Family Forum shares some great info about PTSD.
Can a person with PTSD consciously “switch off” an episode of violent and aggressive behaviour? If they are having an “episode”, acting out aggressively and yelling, can they stop this behaviour when an unexpected third party shows up at the house, or the phone rings and someone answers it?
I have witnessed a person with a PTSD diagnosis do this on several occasions. To make it more confusing, the person resumed their PTSD episode when the third party left or the phone call ended. Is this PTSD?
PTSD or Post Traumatic Stress Disorder is an area of some debate and discussion in psychology and psychiatry. The changes in the latest Diagnostic and Statistical Manual (DSM 5) of the American Psychiatric Association attest to this. It is important any diagnosis is made by a suitably qualified mental health professional.

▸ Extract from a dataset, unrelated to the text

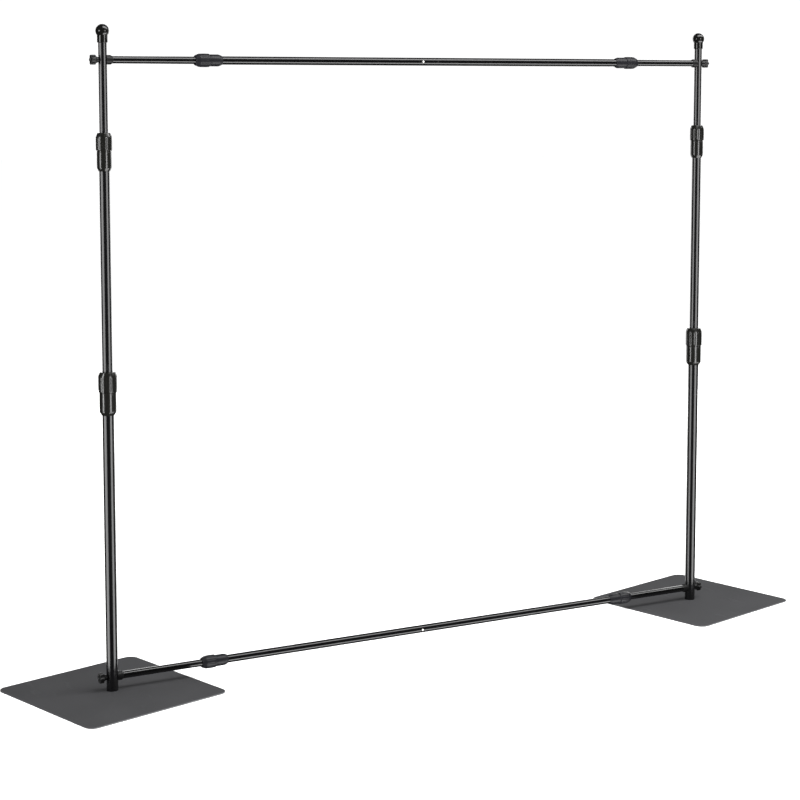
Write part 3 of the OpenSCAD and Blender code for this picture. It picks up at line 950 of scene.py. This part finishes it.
class STAND_OT_bar_locks(Operator):
    """Builds the locks of both crossbars"""

    bl_idname = "stand.bar_locks"
    bl_label = "Crossbar locks"

    def execute(self, context):
        charcoal = moulded(
            "lock charcoal", context.scene.stand_finishes.lock_charcoal, 0.42, 0.28, 0.14)
        for bar in BARS:
            locks = {side: bar_lock(bar, side) for side in SIDES}
            bodies = [part for lock in locks.values() for part in (sleeve(lock), *fingers(lock))]
            piece(f"{bar}_bar_lock_sleeves", bodies, charcoal,
                  f"{bar}_bar_lock_bodies")
            for side, lock in locks.items():
                piece(f"{bar}_{side}_bar_lock_grip", [nut(lock, 0.6 * MM)], charcoal,
                      f"{bar}_{side}_bar_lock_nut")
        return {"FINISHED"}


class STAND_OT_end_caps(Operator):
    """Builds the saddle caps at the crossbars' ends"""

    bl_idname = "stand.end_caps"
    bl_label = "End caps"

    def execute(self, context):
        matt = moulded("cap matt black", context.scene.stand_finishes.cap_black, 0.46, 0.3)
        for bar, side in ENDS:
            piece(f"{bar}_{side}_saddle_cap", [end_cap(bar, side)], matt,
                  f"{bar}_{side}_end_plug")
        return {"FINISHED"}


class STAND_OT_knobs(Operator):
    """Builds the lobed knobs and their screws"""

    bl_idname = "stand.knobs"
    bl_label = "Knobs"

    def execute(self, context):
        finishes = context.scene.stand_finishes
        matt = moulded("knob matt black", finishes.cap_black, 0.36, 0.4)
        steel = plated_steel("screw steel", finishes.bright_steel, (0.1, 1, 1))
        for bar, side in ENDS:
            node = f"{bar}_{side}_knob"
            piece(f"{node}_head", [knob_head(bar, side)], matt, node)
            piece(f"{node}_screw", [knob_screw(bar, side)], steel, node)
        return {"FINISHED"}


class STAND_OT_finials(Operator):
    """Builds the ball finials on both uprights"""

    bl_idname = "stand.finials"
    bl_label = "Finials"

    def execute(self, context):
        gloss = moulded(
            "finial gloss black", context.scene.stand_finishes.ball_black, 0.16, 0.5, 0.02)
        for side in SIDES:
            piece(f"{side}_ball_finial", [finial_ball(side)], gloss,
                  f"{side}_finial")
        return {"FINISHED"}


class STAND_OT_buttons(Operator):
    """Builds the spring buttons that hold the crossbars' halves together"""

    bl_idname = "stand.buttons"
    bl_label = "Spring buttons"

    def execute(self, context):
        steel = plated_steel(
            "button steel", context.scene.stand_finishes.bright_steel, (1, 0.3, 1))
        for bar in BARS:
            piece(f"{bar}_spring_button", [button_pin(bar), button_leaf(bar)], steel,
                  f"{bar}_bar_button")
        return {"FINISHED"}


class STAND_OT_inner_parts(Operator):
    """Finishes the guides, plugs, collets, bolts and spigots, whose CAD shape is kept"""

    bl_idname = "stand.inner_parts"
    bl_label = "Inner parts"

    def execute(self, context):
        finishes = context.scene.stand_finishes
        grey = nylon("guide grey nylon", finishes.nylon_grey)
        spigot = plated_steel("spigot steel", finishes.bright_steel, (0.05, 1, 1))
        bolt = plated_steel("bolt steel", finishes.bright_steel, (1, 1, 0.1))
        for ends, finish in (
                (("guide", "foot_plug", "collet"), grey), (("spigot",), spigot),
                (("bolt",), bolt)):
            for node in nodes_ending(*ends):
                node.data.materials[0] = finish
        return {"FINISHED"}


# --- the studio -------------------------------------------------------------------------------


def aim(obj, place, target):
    """Sets a light at place, facing target."""
    obj.location = place
    toward = np.array(target, float) - np.array(place, float)
    toward /= np.linalg.norm(toward)
    obj.rotation_euler = (math.acos(-toward[2]), 0, math.atan2(-toward[0], toward[1]))


def soft_box(name, place, target, size, power):
    """Rectangular soft box that faces target."""
    light = bpy.data.lights.new(name, "AREA")
    light.shape, light.size, light.size_y, light.energy = "RECTANGLE", *size, power
    made = bpy.data.objects.new(name, light)
    bpy.context.scene.collection.objects.link(made)
    aim(made, place, target)
    made.visible_camera = False
    return made


def ending(*ends):
    """Objects whose names end in one of these ways."""
    return [obj for obj in bpy.data.objects if obj.name.endswith(ends)]


def link_light(light, objects, state):
    """Tells a light to leave objects out, or to light nothing but them."""
    group = bpy.data.collections.new(f"{light.name} objects")
    for obj in objects:
        group.objects.link(obj)
    for entry in group.collection_objects:
        entry.light_linking.link_state = state
    light.light_linking.receiver_collection = group


def white_room(scene, fill):
    """White room, which lights matt surfaces and is dark in gloss, as black flags make it."""
    world = bpy.data.worlds.new("white room")
    scene.world = world
    world.cycles.sampling_method = "NONE"
    world.use_nodes = True
    tree = world.node_tree
    tree.nodes.clear()
    rays = tree.nodes.new("ShaderNodeLightPath")
    mix = tree.nodes.new("ShaderNodeMixShader")
    out = tree.nodes.new("ShaderNodeOutputWorld")
    tree.links.new(rays.outputs["Is Glossy Ray"], mix.inputs[0])
    for socket, strength in ((1, fill), (2, FLAG_LIGHT)):
        white = tree.nodes.new("ShaderNodeBackground")
        white.inputs["Color"].default_value = (1, 1, 1, 1)
        white.inputs["Strength"].default_value = strength
        tree.links.new(white.outputs[0], mix.inputs[socket])
    tree.links.new(mix.outputs[0], out.inputs["Surface"])


class STAND_OT_studio(Operator):
    """Builds the pale floor, the soft boxes, the white room and the camera"""

    bl_idname = "stand.studio"
    bl_label = "Studio"

    def execute(self, context):
        scene, studio = context.scene, context.scene.stand_studio
        span = np.linspace(-FLOOR_REACH, FLOOR_REACH, 9)
        across, back = np.meshgrid(span, span, indexing="ij")
        grid = np.stack([across, back, 0 * across - FLOOR_DROP], -1)
        index = np.arange(across.size).reshape(across.shape)
        mesh = bpy.data.meshes.new("studio_floor")
        mesh.from_pydata(grid.reshape(-1, 3).tolist(), [], quads(index).tolist())
        pale = Finish("pale floor")
        cloud = pale.grain(0.7, 2)
        mesh.materials.append(pale.shade(
            Base_Color=pale.blend(cloud, (0.93, 0.93, 0.93, 1), (0.95, 0.95, 0.95, 1)),
            Roughness=0.9, Specular_IOR_Level=0.0))
        floor = bpy.data.objects.new("studio_floor", mesh)
        scene.collection.objects.link(floor)
        floor.visible_glossy = floor.visible_diffuse = floor.visible_shadow = False

        white_room(scene, studio.fill)
        sheets, balls = ending("plate_sheet"), ending("ball_finial")
        uprights = ending("lock_sleeve", "lower_lock_grip", "upper_lock_grip")
        moulded_parts = uprights + ending("lock_sleeves", "bar_lock_grip", "cap", "knob_head")
        others = moulded_parts + balls + sheets + nodes_ending("bar_tube", "rod")
        side, strip, ball, rear = (
            studio.side_power, studio.strip_power, studio.ball_power, studio.rear_power)
        for name, offset, size, height, power, objects, state in (
                ("left soft box", -57, (4.2, 6.4), 1, side, others, "EXCLUDE"),
                ("right soft box", 57, (4.2, 6.4), 1, side, others, "EXCLUDE"),
                ("left strip box", -56, (1.1, 6.4), 1, 1.3 * strip, moulded_parts, "INCLUDE"),
                ("right strip box", 37, (1.5, 6.4), 1, 1.6 * strip, uprights, "INCLUDE"),
                ("left ball lamp", -48, (1.3, 1.3), 2, ball, balls, "INCLUDE"),
                ("right ball lamp", 48, (1.3, 1.3), 2, ball, balls, "INCLUDE"),
                ("rear left soft box", -155, (2.0, 6.0), 1, rear, sheets, "EXCLUDE"),
                ("rear right soft box", 155, (2.0, 6.0), 1, rear, sheets, "EXCLUDE")):
            bearing = studio.turn + math.pi - math.radians(offset)
            target = np.array([0, 0, height])
            place = target + LIGHT_REACH * np.array([math.sin(bearing), math.cos(bearing), 0])
            link_light(soft_box(name, place, target, size, power), objects, state)
        soft_box("top soft box", (2.5, -1.6, 5), (2.5, -1.59, 0), (7, 2.4), studio.top_power)
        soft_box("low soft box", (3.2, -4.2, -3), (3.2, -4.19, 0), (8, 4), studio.low_power)

        camera = bpy.data.cameras.new("camera")
        camera.sensor_width, camera.lens, camera.shift_y = 36, studio.lens, studio.shift
        camera.dof.use_dof = False
        view = bpy.data.objects.new("camera", camera)
        scene.collection.objects.link(view)
        view.location = studio.camera_place
        view.rotation_euler = (math.pi / 2 - studio.dip, 0, -studio.turn)
        scene.camera = view
        scene.view_settings.view_transform = "Standard"
        return {"FINISHED"}


class STAND_PT_panel(Panel):
    """Sidebar panel of the stand's pieces, sizes, finishes and studio"""

    bl_idname = "STAND_PT_panel"
    bl_label = "Backdrop frame"
    bl_space_type = "VIEW_3D"
    bl_region_type = "UI"
    bl_category = "Backdrop"

    def draw(self, context):
        for operator in OPERATORS:
            self.layout.operator(operator.bl_idname)
        for settings in (context.scene.stand_sizes, context.scene.stand_finishes,
                         context.scene.stand_studio):
            box = self.layout.box()
            for name in settings.__annotations__:
                box.prop(settings, name)


OPERATORS = (
    STAND_OT_base_plates, STAND_OT_tubes, STAND_OT_upright_locks, STAND_OT_bar_locks,
    STAND_OT_end_caps, STAND_OT_knobs, STAND_OT_finials, STAND_OT_buttons,
    STAND_OT_inner_parts, STAND_OT_studio,
)
GROUPS = {"stand_sizes": StandSizes, "stand_finishes": StandFinishes, "stand_studio": StandStudio}
CLASSES = (*GROUPS.values(), *OPERATORS, STAND_PT_panel)


def register():
    """Registers the classes and hangs the settings on the scene."""
    for cls in CLASSES:
        bpy.utils.register_class(cls)
    for name, group in GROUPS.items():
        setattr(bpy.types.Scene, name, PointerProperty(type=group))


def unregister():
    """Undoes register()."""
    for name in GROUPS:
        delattr(bpy.types.Scene, name)
    for cls in reversed(CLASSES):
        bpy.utils.unregister_class(cls)


def main():
    """Builds the whole stand and its studio."""
    register()
    for operator in OPERATORS:
        group, name = operator.bl_idname.split(".")
        getattr(getattr(bpy.ops, group), name)()


if __name__ == "__main__":
    main()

It is normal and common for people to react with symptoms of distress, anxiety, fear, grief and/or anger after experiencing or witnessing a traumatic event. This is not PTSD but is the normal human reaction to real or perceived danger. Normally these feelings resolve over time as people learn how to cope with them.
If, after a period of several months, the person finds they are continuing to experience symptoms, such as recurrent intrusive thoughts and/or nightmares, “flashbacks” to the event or experience, exaggerated avoidance of places or other reminders of the trauma and negative alterations in thought and mood for example (this list is not exhaustive), and that these issues persist for more than one month, then PTSD is a possibility.
A person who is suffering from PTSD can become in a “dissociative” state ie lose contact with their surroundings and own behaviours as a result of a stressful situation. While in this state it is also possible that an external stimulus such as a phone ringing can bring them back to reality. However it seems less than likely that they would be able to pause, behave “normally” then immediately resume such behaviour involuntarily.
When the symptoms of a previously under-recognised health condition are widely publicised a psychological phenomenon known as the “contagion effect” can sometimes occur. People who are already suffering some form of psychological dysfunction such as anxiety or aggression can self-diagnose or “adopt” a condition such as “PTSD” based upon recognition of a few of the symptoms. This leads them to also adopt some of the behaviours of that condition ie “I have the symptoms therefore I have the condition and this is how people with my condition behave.” In a sense the “diagnosis” gives them permission to behave in similar ways and inhibits any efforts to change.
Whether the person you describe has PTSD or not it seems that he or she clearly has some problems with anger management and aggressive behaviour. The Panel strongly recommends you encourage this person to consult a GP for a referral to a qualified mental health professional for support and therapy.